What is being asked: Only the lines holding the string "axes" are needed. Copy each one.
-- start Data extract --
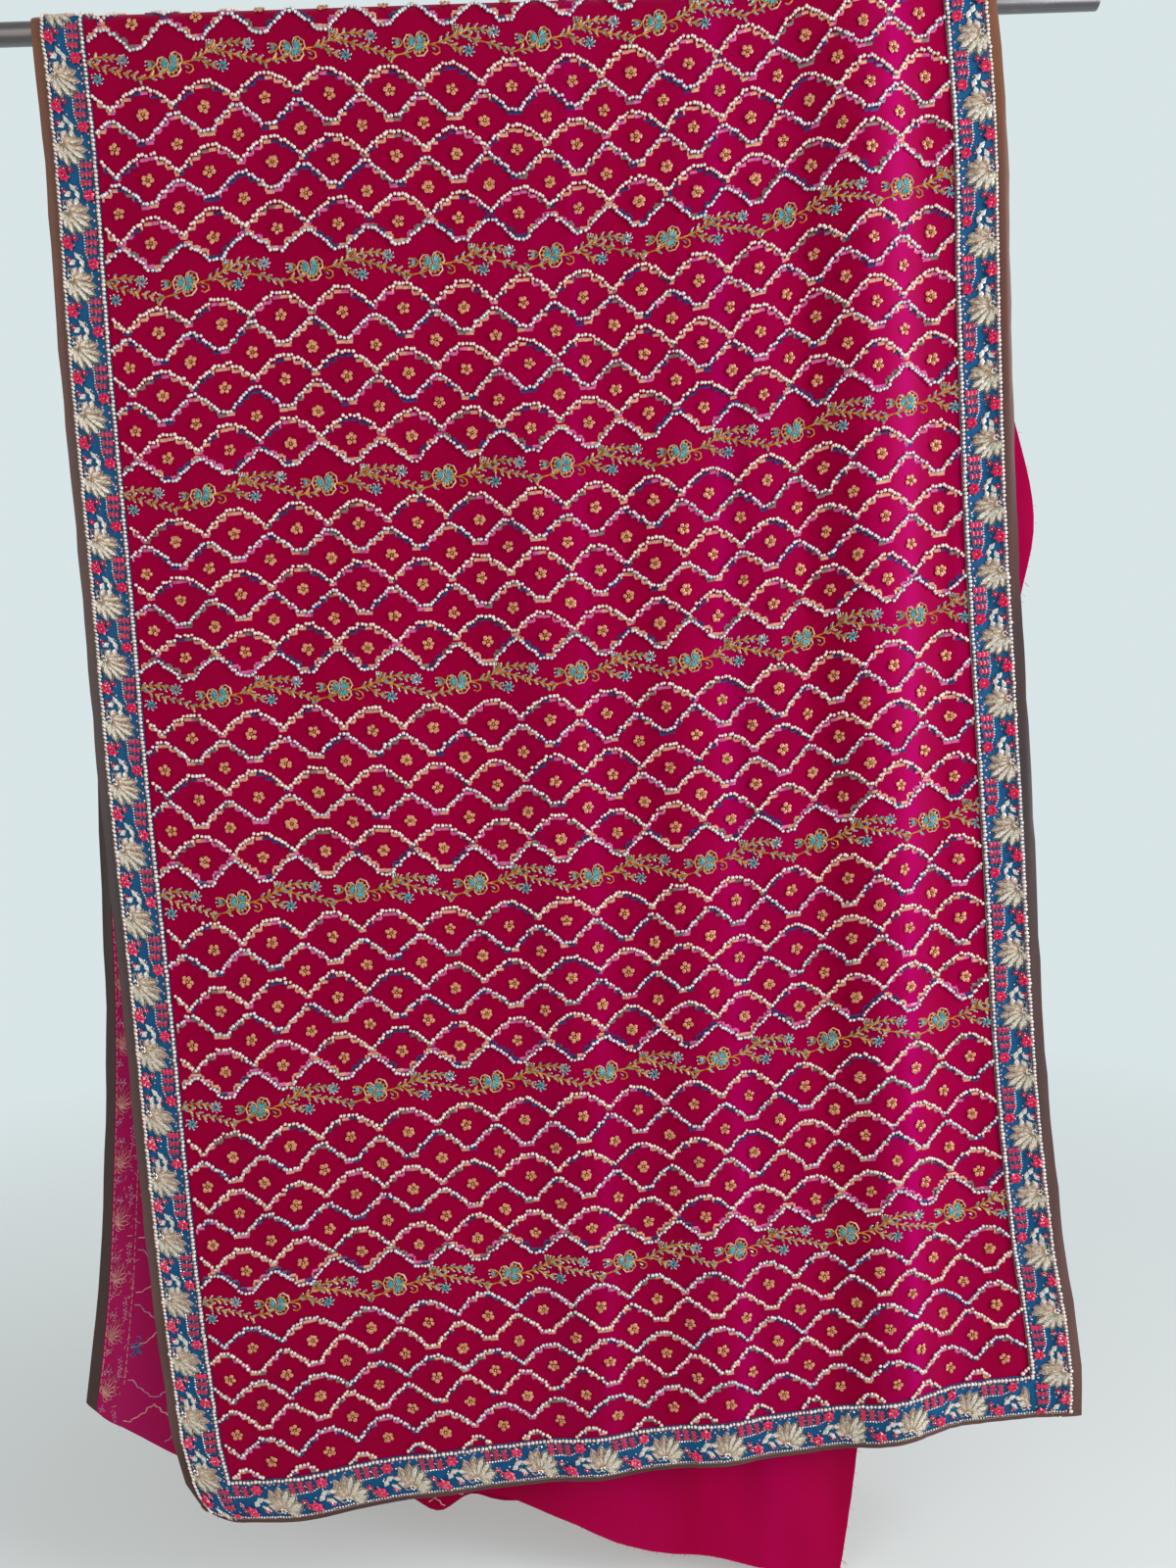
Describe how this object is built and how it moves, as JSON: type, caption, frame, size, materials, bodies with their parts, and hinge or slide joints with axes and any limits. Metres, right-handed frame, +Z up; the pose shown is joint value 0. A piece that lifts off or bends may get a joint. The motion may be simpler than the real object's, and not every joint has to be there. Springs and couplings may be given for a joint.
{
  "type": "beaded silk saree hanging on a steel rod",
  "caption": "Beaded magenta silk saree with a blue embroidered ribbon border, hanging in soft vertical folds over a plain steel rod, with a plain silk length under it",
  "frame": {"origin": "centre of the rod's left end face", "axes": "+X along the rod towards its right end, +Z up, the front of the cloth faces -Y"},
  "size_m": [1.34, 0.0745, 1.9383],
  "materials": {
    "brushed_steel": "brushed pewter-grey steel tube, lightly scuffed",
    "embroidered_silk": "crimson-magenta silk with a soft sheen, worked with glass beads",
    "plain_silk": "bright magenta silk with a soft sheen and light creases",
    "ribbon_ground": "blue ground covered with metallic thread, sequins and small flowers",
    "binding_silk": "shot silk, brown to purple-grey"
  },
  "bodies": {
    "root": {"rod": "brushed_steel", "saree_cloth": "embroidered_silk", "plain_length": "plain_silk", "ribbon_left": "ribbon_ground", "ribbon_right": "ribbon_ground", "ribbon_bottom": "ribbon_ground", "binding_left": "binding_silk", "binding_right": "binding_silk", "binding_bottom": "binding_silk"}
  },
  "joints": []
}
-- end Data extract --
-- start Data extract --
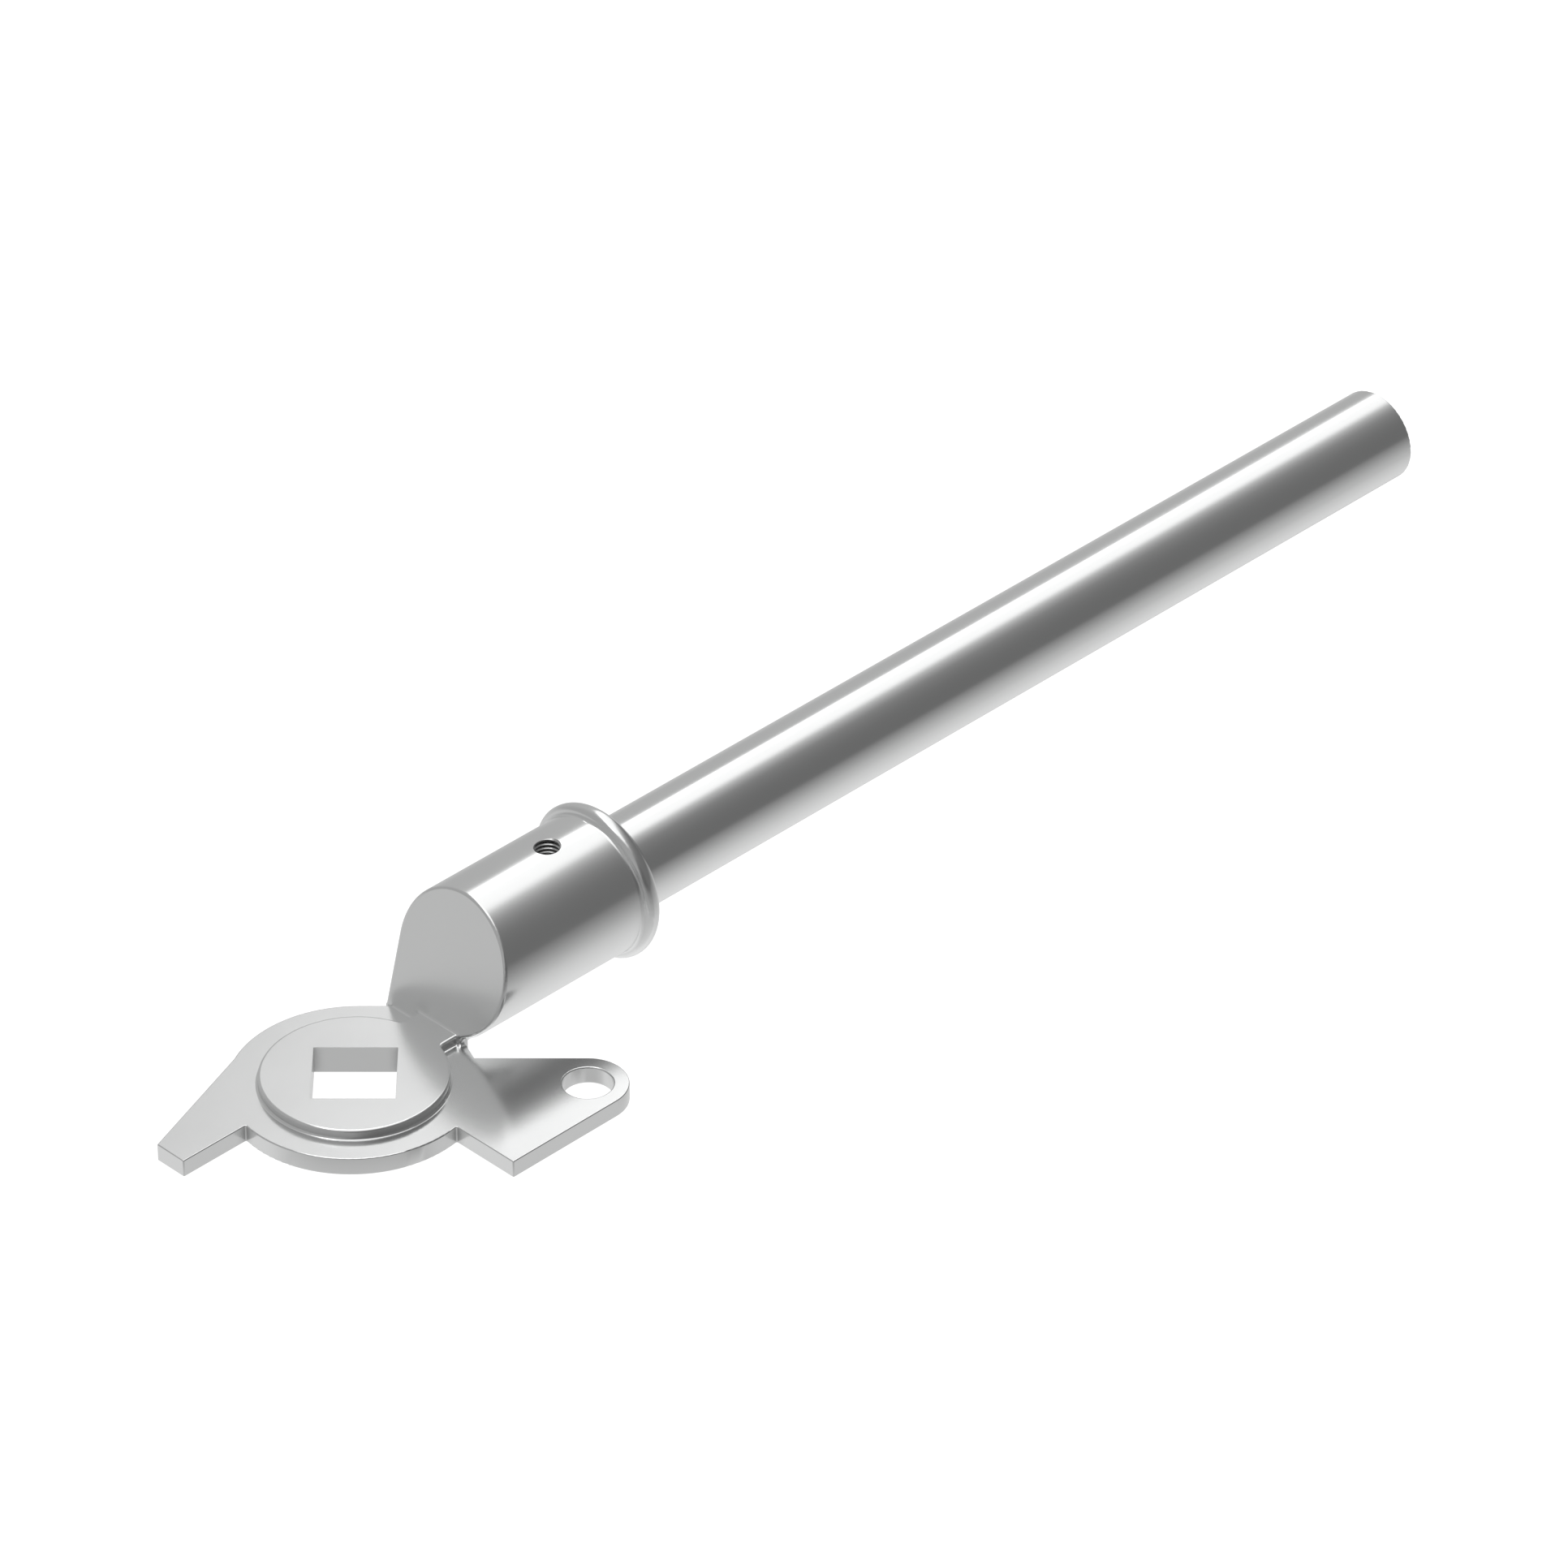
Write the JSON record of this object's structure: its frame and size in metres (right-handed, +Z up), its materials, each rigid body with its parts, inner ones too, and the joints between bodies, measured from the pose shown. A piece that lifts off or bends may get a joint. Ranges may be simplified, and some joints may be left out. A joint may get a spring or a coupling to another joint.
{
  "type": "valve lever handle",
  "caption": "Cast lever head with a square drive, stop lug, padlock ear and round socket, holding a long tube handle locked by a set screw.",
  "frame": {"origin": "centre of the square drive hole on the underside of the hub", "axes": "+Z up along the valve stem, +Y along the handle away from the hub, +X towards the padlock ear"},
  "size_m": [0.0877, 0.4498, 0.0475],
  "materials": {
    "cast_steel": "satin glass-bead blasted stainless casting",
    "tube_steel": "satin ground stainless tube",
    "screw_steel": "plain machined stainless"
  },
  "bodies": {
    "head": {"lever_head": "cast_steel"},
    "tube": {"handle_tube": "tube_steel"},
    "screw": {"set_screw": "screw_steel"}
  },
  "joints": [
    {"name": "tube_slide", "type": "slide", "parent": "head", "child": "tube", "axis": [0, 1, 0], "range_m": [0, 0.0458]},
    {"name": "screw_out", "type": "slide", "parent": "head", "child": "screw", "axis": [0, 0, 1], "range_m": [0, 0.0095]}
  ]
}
-- end Data extract --
Full response:
Describe how this object is built and how it moves, as JSON: type, caption, frame, size, materials, bodies with their parts, and hinge or slide joints with axes and any limits. Metres, right-handed frame, +Z up; the pose shown is joint value 0. A piece that lifts off or bends may get a joint. The motion may be simpler than the real object's, and not every joint has to be there. Springs and couplings may be given for a joint.
  "frame": {"origin": "centre of the rod's left end face", "axes": "+X along the rod towards its right end, +Z up, the front of the cloth faces -Y"},
  "frame": {"origin": "centre of the square drive hole on the underside of the hub", "axes": "+Z up along the valve stem, +Y along the handle away from the hub, +X towards the padlock ear"},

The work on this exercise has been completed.